February 3rd, 2012
When that slow-motion, silent explosion of love takes place in me, unfolding its melting fringes and overwhelming me with the sense of something much vaster, much more enduring and powerful than the accumulation of matter or energy in any imaginable cosmos, then my mind cannot but pinch itself to see if it is really awake. I have to make a rapid inventory of the universe, just as a man in a dream tries to condone the absurdity of his position by making sure he is dreaming. I have to have all space and all time participate in my emotion, in my mortal love, so that the edge of its mortality is taken off, thus helping me to fight the utter degradation, ridicule, and horror of having developed an infinity of sensation and thought within a finite existence.

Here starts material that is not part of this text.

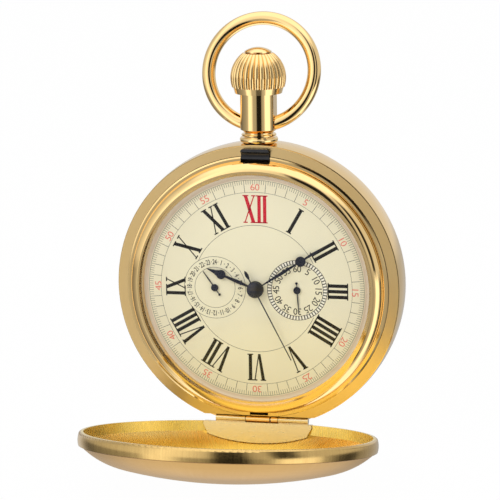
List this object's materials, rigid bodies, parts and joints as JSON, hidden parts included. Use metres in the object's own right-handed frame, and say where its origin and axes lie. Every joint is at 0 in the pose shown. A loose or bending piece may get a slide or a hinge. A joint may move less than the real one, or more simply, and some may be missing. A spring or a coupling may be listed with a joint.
{
  "type": "pocket watch",
  "caption": "Hunter-case pocket watch: hinged front lid, swinging bow, crown that presses and pulls, dial with a day-hour subdial, small seconds and sweep seconds.",
  "frame": {"origin": "centre of the flat on the back cover", "axes": "+Z towards 12 o'clock and the pendant, -Y out of the dial, +X towards 3 o'clock"},
  "size_m": [0.0476, 0.0544, 0.0721],
  "materials": {
    "polished_gold": "polished",
    "satin_gold": "satin",
    "crystal": "clear",
    "dial": "gloss enamel",
    "blued_steel": "blued and polished",
    "steel": "polished",
    "gilt_plate": "frosted gilt",
    "movement_brass": "turned",
    "ruby": "polished"
  },
  "bodies": {
    "case": {"case_band": "polished_gold", "hinge_lug": "polished_gold", "bezel": "polished_gold", "crystal": "crystal", "case_back": "polished_gold", "pendant": "polished_gold", "casing_ring": "movement_brass", "case_screws": "blued_steel", "dial": "dial", "mainplate": "gilt_plate", "barrel_bridge": "gilt_plate", "train_bridge": "gilt_plate", "balance_cock": "gilt_plate", "pallet_cock": "gilt_plate", "jewels": "ruby", "bridge_screws": "blued_steel", "crown_wheel_core": "steel", "click_spring": "steel", "hairspring": "blued_steel", "lid_spring": "steel"},
    "lid": {"lid_shell": "satin_gold", "lid_hinge_plate": "polished_gold", "hinge_pin": "steel"},
    "bow": {"bow": "polished_gold"},
    "winding": {"winding_pinion": "steel"},
    "stem": {"winding_stem": "steel", "stem_collar": "steel"},
    "crown": {"crown": "polished_gold", "crown_cap": "polished_gold"},
    "catch": {"lid_catch": "steel"},
    "crown_wheel": {"crown_wheel": "steel"},
    "ratchet": {"ratchet_wheel": "steel", "barrel_arbor": "steel", "ratchet_screw": "blued_steel"},
    "click": {"click": "steel"},
    "fourth": {"fourth_wheel": "movement_brass", "small_seconds_hand": "blued_steel"},
    "third": {"third_wheel": "movement_brass"},
    "centre": {"centre_wheel": "movement_brass", "cannon_pinion": "steel", "minute_hand": "blued_steel"},
    "barrel": {"barrel_drum": "movement_brass", "barrel_cover": "movement_brass", "mainspring": "steel"},
    "sweep": {"sweep_arbor": "steel", "sweep_seconds_hand": "blued_steel"},
    "escape": {"escape_wheel": "steel"},
    "minute_wheel": {"minute_wheel": "movement_brass"},
    "hour": {"hour_wheel": "movement_brass", "hour_hand": "blued_steel"},
    "day": {"day_wheel": "movement_brass", "day_hand": "blued_steel"},
    "lever": {"pallet_lever": "steel"},
    "balance": {"balance_wheel": "movement_brass"}
  },
  "joints": [
    {"name": "lid_close", "type": "hinge", "parent": "case", "child": "lid", "pos_m": [0, -0.00855, -0.02237], "axis": [-1, 0, 0], "range_deg": [0, 80.1]},
    {"name": "bow_swing", "type": "hinge", "parent": "case", "child": "bow", "pos_m": [0, -0.0064, 0.027], "axis": [1, 0, 0], "range_deg": [-74, 106]},
    {"name": "crown_wind", "type": "hinge", "parent": "case", "child": "winding", "pos_m": [0, -0.0064, 0], "axis": [0, 0, 1], "continuous": true},
    {"name": "crown_pull", "type": "slide", "parent": "winding", "child": "stem", "axis": [0, 0, 1], "range_m": [0, 0.001]},
    {"name": "crown_press", "type": "slide", "parent": "stem", "child": "crown", "axis": [0, 0, 1], "range_m": [-0.0008, 0], "stiffness_N_per_m": 300},
    {"name": "catch_release", "type": "slide", "parent": "case", "child": "catch", "axis": [0, 0, 1], "range_m": [-0.0004, 0]},
    {"name": "crown_wheel_turn", "type": "hinge", "parent": "case", "child": "crown_wheel", "pos_m": [0.00001, 0, 0.0085], "axis": [0, 1, 0], "continuous": true},
    {"name": "ratchet_turn", "type": "hinge", "parent": "case", "child": "ratchet", "pos_m": [-0.00659, 0, 0.0037], "axis": [0, 1, 0], "continuous": true},
    {"name": "click_lift", "type": "hinge", "parent": "case", "child": "click", "pos_m": [-0.01257, 0, -0.00048], "axis": [0, -1, 0], "range_deg": [0, 8]},
    {"name": "fourth_turn", "type": "hinge", "parent": "case", "child": "fourth", "pos_m": [0.0069, 0, 0], "axis": [0, 1, 0], "continuous": true},
    {"name": "third_turn", "type": "hinge", "parent": "case", "child": "third", "pos_m": [0.00398, 0, 0.00365], "axis": [0, 1, 0], "continuous": true},
    {"name": "centre_turn", "type": "hinge", "parent": "case", "child": "centre", "pos_m": [0, 0, 0], "axis": [0, 1, 0], "continuous": true},
    {"name": "barrel_turn", "type": "hinge", "parent": "case", "child": "barrel", "pos_m": [-0.00659, 0, 0.0037], "axis": [0, 1, 0], "continuous": true},
    {"name": "sweep_turn", "type": "hinge", "parent": "case", "child": "sweep", "pos_m": [0, 0, 0], "axis": [0, 1, 0], "continuous": true},
    {"name": "escape_turn", "type": "hinge", "parent": "case", "child": "escape", "pos_m": [0.00888, 0, -0.00343], "axis": [0, 1, 0], "continuous": true},
    {"name": "minute_wheel_turn", "type": "hinge", "parent": "case", "child": "minute_wheel", "pos_m": [-0.00244, 0, 0.00056], "axis": [0, 1, 0], "continuous": true},
    {"name": "hour_turn", "type": "hinge", "parent": "case", "child": "hour", "pos_m": [0, 0, 0], "axis": [0, 1, 0], "continuous": true},
    {"name": "day_turn", "type": "hinge", "parent": "case", "child": "day", "pos_m": [-0.0069, 0, 0], "axis": [0, 1, 0], "continuous": true},
    {"name": "lever_rock", "type": "hinge", "parent": "case", "child": "lever", "pos_m": [0.00722, 0, -0.00581], "axis": [0, 1, 0], "range_deg": [-5, 5]},
    {"name": "balance_swing", "type": "hinge", "parent": "case", "child": "balance", "pos_m": [0.00515, 0, -0.00875], "axis": [0, 1, 0], "range_deg": [-150, 150], "stiffness_Nm_per_rad": 0.000002}
  ],
  "couplings": [
    {"joint": "catch_release", "follows": "crown_press", "ratio": 0.5},
    {"joint": "crown_wheel_turn", "follows": "crown_wind", "ratio": -0.6},
    {"joint": "ratchet_turn", "follows": "crown_wind", "ratio": 0.36},
    {"joint": "third_turn", "follows": "fourth_turn", "ratio": -0.13333},
    {"joint": "centre_turn", "follows": "fourth_turn", "ratio": 0.016667},
    {"joint": "barrel_turn", "follows": "fourth_turn", "ratio": -0.0027778},
    {"joint": "sweep_turn", "follows": "fourth_turn", "ratio": 1},
    {"joint": "escape_turn", "follows": "fourth_turn", "ratio": -10},
    {"joint": "minute_wheel_turn", "follows": "fourth_turn", "ratio": -0.0055556},
    {"joint": "hour_turn", "follows": "fourth_turn", "ratio": 0.0013889},
    {"joint": "day_turn", "follows": "fourth_turn", "ratio": 0.00069444}
  ]
}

Vladimir Nabokov in Speak, Memory, quoted by my heroine Abby, who rebuts a classroom critic of the author:

in class some twit complained that nabokov was uselessly pretentious and pedantic, that he used latin terms and untranslated french and russian to intentionally muddle the reader. i can agree that his writing is extravagant at times, that he creates puzzles he knows we will never master, and that occasionally he hints that our intelligence is inferior to his (which, in most cases, is undeniably true). but i argued that in his memoir the inclusion of multiple languages, the movement between the sensory and the scientific, the distortions and expansions of time are all methods of grasping onto his own mortality, a desperate attempt to hold onto ephemeral memory, and to express the self —ever bifurcated between the past and the present, that which we feel and that which we can articulate.

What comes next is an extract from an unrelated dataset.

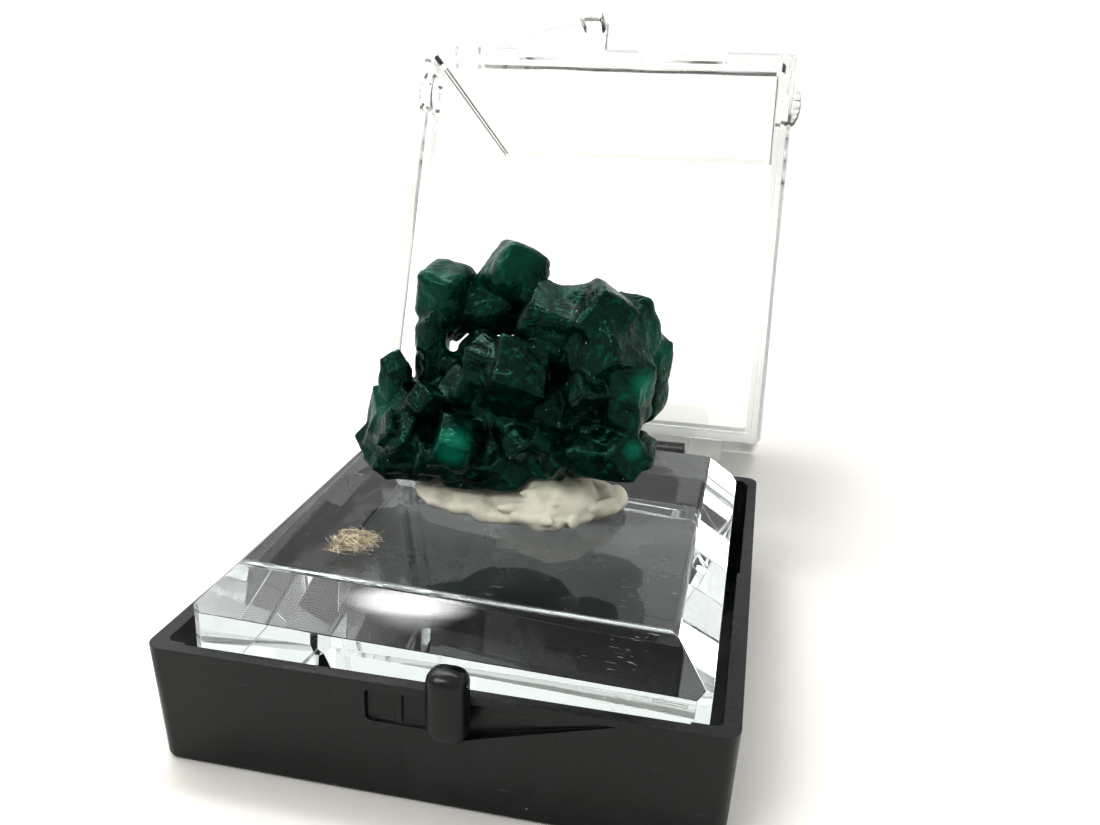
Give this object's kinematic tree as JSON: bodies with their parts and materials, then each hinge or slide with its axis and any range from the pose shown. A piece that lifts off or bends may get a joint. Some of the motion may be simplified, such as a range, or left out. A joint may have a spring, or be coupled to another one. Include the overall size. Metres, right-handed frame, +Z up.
{
  "type": "dioptase crystal cluster in a display box",
  "caption": "Dark green dioptase cluster on putty and a bevelled acrylic block, in a black tray with a clear hinged lid standing open.",
  "frame": {"origin": "middle of the tray's underside, on the plane that the box stands on", "axes": "+Z up, -Y towards the catch and thumb scoop at the front, +Y towards the hinge and the open lid, +X to the right"},
  "size_m": [0.036, 0.0789, 0.0463],
  "materials": {
    "black_plastic": "black moulded polystyrene, faintly scuffed",
    "clear_plastic": "clear moulded polystyrene",
    "cast_acrylic": "polished clear acrylic",
    "mineral_putty": "off-white kneaded putty",
    "dioptase": "glassy deep emerald green crystal faces",
    "lint": "loose beige fibres"
  },
  "bodies": {
    "base": {"base_tray": "black_plastic", "acrylic_block": "cast_acrylic", "putty": "mineral_putty", "dioptase_cluster": "dioptase", "lint_tuft": "lint"},
    "lid": {"clear_lid": "clear_plastic"}
  },
  "joints": [
    {"name": "lid_hinge", "type": "hinge", "parent": "base", "child": "lid", "pos_m": [0, 0.01938, 0.00864], "axis": [1, 0, 0], "range_deg": [0, 111.6]}
  ]
}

I consider criticism of Nabokov’s “pretentiousness” to be specious until it can be demonstrated that his artistic aims might have been achieved with plainer prose. I doubt many of his detractors even bother to consider his aims, however; they’re too busy reacting, as most readers do, to the phantom author whose personality they imagine and judge on the basis of individual, largely aesthetic and demographic preferences. Pretentiousness is a matter of purpose and intent, not merely of diction or style (although they can be clues to intent, of course); there are pretentious epigones of Hemingway and Carver, for example, whose simple sentences constitute a self-regarding affectation, a false, contrived humbleness; there are surely even pretentious illiterates.

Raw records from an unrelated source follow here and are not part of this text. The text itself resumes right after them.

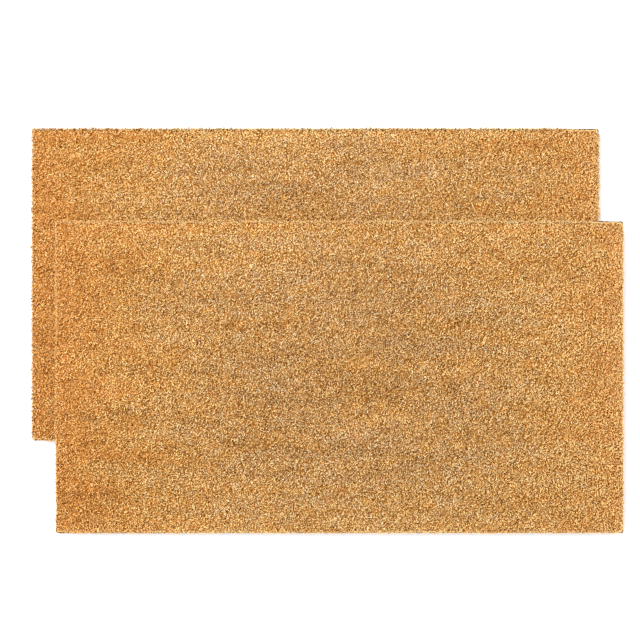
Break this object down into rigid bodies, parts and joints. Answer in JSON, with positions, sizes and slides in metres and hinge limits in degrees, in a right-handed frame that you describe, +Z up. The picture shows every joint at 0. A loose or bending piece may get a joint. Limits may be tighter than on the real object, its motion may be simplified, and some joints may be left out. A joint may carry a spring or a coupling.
{
  "type": "door mat",
  "caption": "Plain rectangular coir door mats with a dense upright coconut-fibre pile on a thin black PVC backing, one laid loosely on the other and shifted to the front right.",
  "frame": {"origin": "on the floor, under the middle of the two mats' overall outline", "axes": "+X along a mat's length towards its right end, +Y across its width towards the back, +Z up out of the pile"},
  "size_m": [0.6256, 0.428, 0.0303],
  "materials": {
    "coir_pile": "matte",
    "pvc_backing": "matte"
  },
  "bodies": {
    "lower_mat": {"lower_backing": "pvc_backing", "lower_pile": "coir_pile"},
    "upper_mat": {"upper_backing": "pvc_backing", "upper_pile": "coir_pile"}
  },
  "joints": [
    {"name": "upper_mat_lift", "type": "slide", "parent": "lower_mat", "child": "upper_mat", "axis": [0, 0, 1], "range_m": [0, 0.15]}
  ]
}
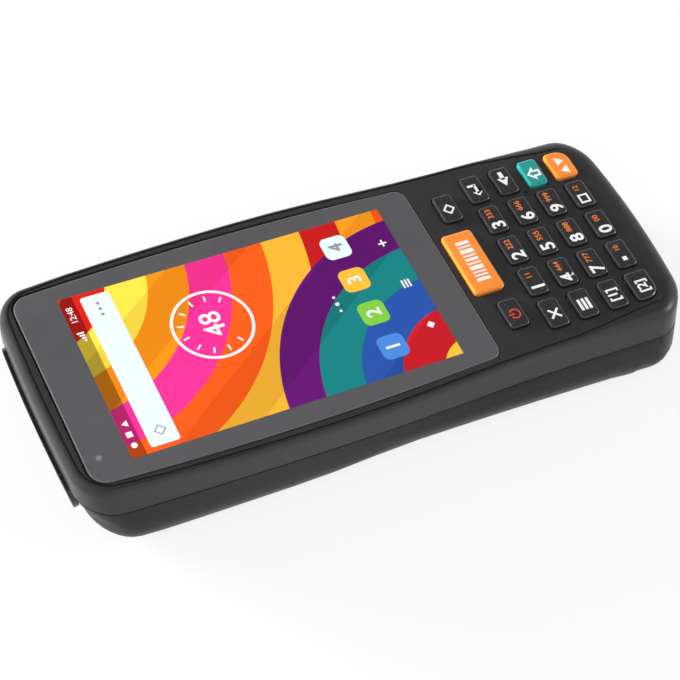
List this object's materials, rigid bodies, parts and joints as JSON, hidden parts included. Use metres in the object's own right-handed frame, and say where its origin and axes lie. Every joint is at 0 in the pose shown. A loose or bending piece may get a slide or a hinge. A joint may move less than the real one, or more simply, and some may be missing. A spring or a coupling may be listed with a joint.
{
  "type": "portable barcode data terminal",
  "caption": "Hand-held scanning terminal with a touch display above a sprung keypad, a two-part housing, a scan window on the end, a port flap and a rear battery cover.",
  "frame": {"origin": "centre of the overall box in X and Y, on the plane that the terminal lies on, display up", "axes": "+X to the right of someone reading the display, +Y towards the scan window, +Z out of the display"},
  "size_m": [0.0706, 0.1729, 0.026],
  "materials": {
    "front_plastic": "fine matt texture",
    "rear_plastic": "fine matt texture",
    "seal_rubber": "matt",
    "screw_steel": "satin",
    "insert_brass": "satin",
    "touch_glass": "gloss, printed border behind",
    "adhesive_foam": "matt",
    "display_stack": "gloss",
    "frame_metal": "satin",
    "circuit_board": "satin",
    "sheet_metal": "satin",
    "dome_metal": "polished",
    "silicone": "matt",
    "bezel_plastic": "semi-gloss",
    "window_red": "gloss",
    "engine_plastic": "matt",
    "battery_case": "satin",
    "contact_metal": "polished",
    "ring_metal": "satin",
    "camera_glass": "gloss",
    "flash_lens": "frosted",
    "flap_rubber": "matt",
    "dark_key": "satin",
    "orange_key": "satin",
    "teal_key": "satin"
  },
  "bodies": {
    "terminal": {"front_housing": "front_plastic", "rear_housing": "rear_plastic", "housing_seal": "seal_rubber", "housing_screws": "screw_steel", "threaded_inserts": "insert_brass", "touch_glass": "touch_glass", "glass_adhesive": "adhesive_foam", "display_module": "display_stack", "mid_frame": "frame_metal", "main_board": "circuit_board", "board_shields": "sheet_metal", "card_socket": "sheet_metal", "microphone": "sheet_metal", "keypad_board": "circuit_board", "keypad_domes": "dome_metal", "keypad_mat": "silicone", "scan_bezel": "bezel_plastic", "scan_window": "window_red", "scan_engine": "engine_plastic", "engine_bracket": "sheet_metal", "battery_pack": "battery_case", "battery_contacts": "contact_metal", "speaker": "engine_plastic", "rear_camera": "engine_plastic", "camera_ring": "ring_metal", "camera_window": "camera_glass", "flash_window": "flash_lens", "usb_socket": "sheet_metal", "usb_board": "circuit_board", "vibration_motor": "sheet_metal"},
    "cover": {"battery_cover": "rear_plastic", "cover_screws": "screw_steel"},
    "usb_flap": {"usb_flap": "flap_rubber"},
    "key_power": {"key_power": "dark_key"},
    "key_scan": {"key_scan": "orange_key"},
    "key_shortcut": {"key_shortcut": "dark_key"},
    "key_function_2": {"key_function_2": "dark_key"},
    "key_star": {"key_star": "dark_key"},
    "key_0": {"key_0": "dark_key"},
    "key_hash": {"key_hash": "dark_key"},
    "key_case": {"key_case": "orange_key"},
    "key_function_1": {"key_function_1": "dark_key"},
    "key_7": {"key_7": "dark_key"},
    "key_8": {"key_8": "dark_key"},
    "key_9": {"key_9": "dark_key"},
    "key_shift": {"key_shift": "teal_key"},
    "key_menu": {"key_menu": "dark_key"},
    "key_4": {"key_4": "dark_key"},
    "key_5": {"key_5": "dark_key"},
    "key_6": {"key_6": "dark_key"},
    "key_arrow": {"key_arrow": "dark_key"},
    "key_escape": {"key_escape": "dark_key"},
    "key_1": {"key_1": "dark_key"},
    "key_2": {"key_2": "dark_key"},
    "key_3": {"key_3": "dark_key"},
    "key_enter": {"key_enter": "dark_key"}
  },
  "joints": [
    {"name": "key_power_press", "type": "slide", "parent": "terminal", "child": "key_power", "axis": [0, 0, -1], "range_m": [0, 0.0007], "stiffness_N_per_m": 1000},
    {"name": "key_scan_press", "type": "slide", "parent": "terminal", "child": "key_scan", "axis": [0, 0, -1], "range_m": [0, 0.0007], "stiffness_N_per_m": 1000},
    {"name": "key_shortcut_press", "type": "slide", "parent": "terminal", "child": "key_shortcut", "axis": [0, 0, -1], "range_m": [0, 0.0007], "stiffness_N_per_m": 1000},
    {"name": "key_function_2_press", "type": "slide", "parent": "terminal", "child": "key_function_2", "axis": [0, 0, -1], "range_m": [0, 0.0007], "stiffness_N_per_m": 1000},
    {"name": "key_star_press", "type": "slide", "parent": "terminal", "child": "key_star", "axis": [0, 0, -1], "range_m": [0, 0.0007], "stiffness_N_per_m": 1000},
    {"name": "key_0_press", "type": "slide", "parent": "terminal", "child": "key_0", "axis": [0, 0, -1], "range_m": [0, 0.0007], "stiffness_N_per_m": 1000},
    {"name": "key_hash_press", "type": "slide", "parent": "terminal", "child": "key_hash", "axis": [0, 0, -1], "range_m": [0, 0.0007], "stiffness_N_per_m": 1000},
    {"name": "key_case_press", "type": "slide", "parent": "terminal", "child": "key_case", "axis": [0, 0, -1], "range_m": [0, 0.0007], "stiffness_N_per_m": 1000},
    {"name": "key_function_1_press", "type": "slide", "parent": "terminal", "child": "key_function_1", "axis": [0, 0, -1], "range_m": [0, 0.0007], "stiffness_N_per_m": 1000},
    {"name": "key_7_press", "type": "slide", "parent": "terminal", "child": "key_7", "axis": [0, 0, -1], "range_m": [0, 0.0007], "stiffness_N_per_m": 1000},
    {"name": "key_8_press", "type": "slide", "parent": "terminal", "child": "key_8", "axis": [0, 0, -1], "range_m": [0, 0.0007], "stiffness_N_per_m": 1000},
    {"name": "key_9_press", "type": "slide", "parent": "terminal", "child": "key_9", "axis": [0, 0, -1], "range_m": [0, 0.0007], "stiffness_N_per_m": 1000},
    {"name": "key_shift_press", "type": "slide", "parent": "terminal", "child": "key_shift", "axis": [0, 0, -1], "range_m": [0, 0.0007], "stiffness_N_per_m": 1000},
    {"name": "key_menu_press", "type": "slide", "parent": "terminal", "child": "key_menu", "axis": [0, 0, -1], "range_m": [0, 0.0007], "stiffness_N_per_m": 1000},
    {"name": "key_4_press", "type": "slide", "parent": "terminal", "child": "key_4", "axis": [0, 0, -1], "range_m": [0, 0.0007], "stiffness_N_per_m": 1000},
    {"name": "key_5_press", "type": "slide", "parent": "terminal", "child": "key_5", "axis": [0, 0, -1], "range_m": [0, 0.0007], "stiffness_N_per_m": 1000},
    {"name": "key_6_press", "type": "slide", "parent": "terminal", "child": "key_6", "axis": [0, 0, -1], "range_m": [0, 0.0007], "stiffness_N_per_m": 1000},
    {"name": "key_arrow_press", "type": "slide", "parent": "terminal", "child": "key_arrow", "axis": [0, 0, -1], "range_m": [0, 0.0007], "stiffness_N_per_m": 1000},
    {"name": "key_escape_press", "type": "slide", "parent": "terminal", "child": "key_escape", "axis": [0, 0, -1], "range_m": [0, 0.0007], "stiffness_N_per_m": 1000},
    {"name": "key_1_press", "type": "slide", "parent": "terminal", "child": "key_1", "axis": [0, 0, -1], "range_m": [0, 0.0007], "stiffness_N_per_m": 1000},
    {"name": "key_2_press", "type": "slide", "parent": "terminal", "child": "key_2", "axis": [0, 0, -1], "range_m": [0, 0.0007], "stiffness_N_per_m": 1000},
    {"name": "key_3_press", "type": "slide", "parent": "terminal", "child": "key_3", "axis": [0, 0, -1], "range_m": [0, 0.0007], "stiffness_N_per_m": 1000},
    {"name": "key_enter_press", "type": "slide", "parent": "terminal", "child": "key_enter", "axis": [0, 0, -1], "range_m": [0, 0.0007], "stiffness_N_per_m": 1000},
    {"name": "battery_cover_lift", "type": "slide", "parent": "terminal", "child": "cover", "axis": [0, 0, -1], "range_m": [0, 0.02]},
    {"name": "usb_flap_swing", "type": "hinge", "parent": "terminal", "child": "usb_flap", "pos_m": [0, -0.08501, 0.01105], "axis": [1, 0, 0], "range_deg": [0, 90]}
  ]
}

Pretension rarely resides in the work but more often in the imagination of the critic: he imagines Nabokov, imagines how Nabokov feels about Nabokov, imagines how the critic would feel interacting with a man like the imagined Nabokov who feels about himself and writing and erudition as the critic imagines Nabokov does, etc. This is why to call something pretentious is typically a shallow criticism, a bit ad hominem and a bit extraneous to the real, duller and more difficult issue of a work’s success. Very pretentious authors can write beautifully true and accessible stories; unpretentious authors —that is, authors who are who they are and do not pretend to anything greater— can write prolixly and extravagantly for any number of perfectly justifiable reasons. In sum: inducing an author’s personality from his style is largely without reward; judging a work based on this inductively-derived personality is worse.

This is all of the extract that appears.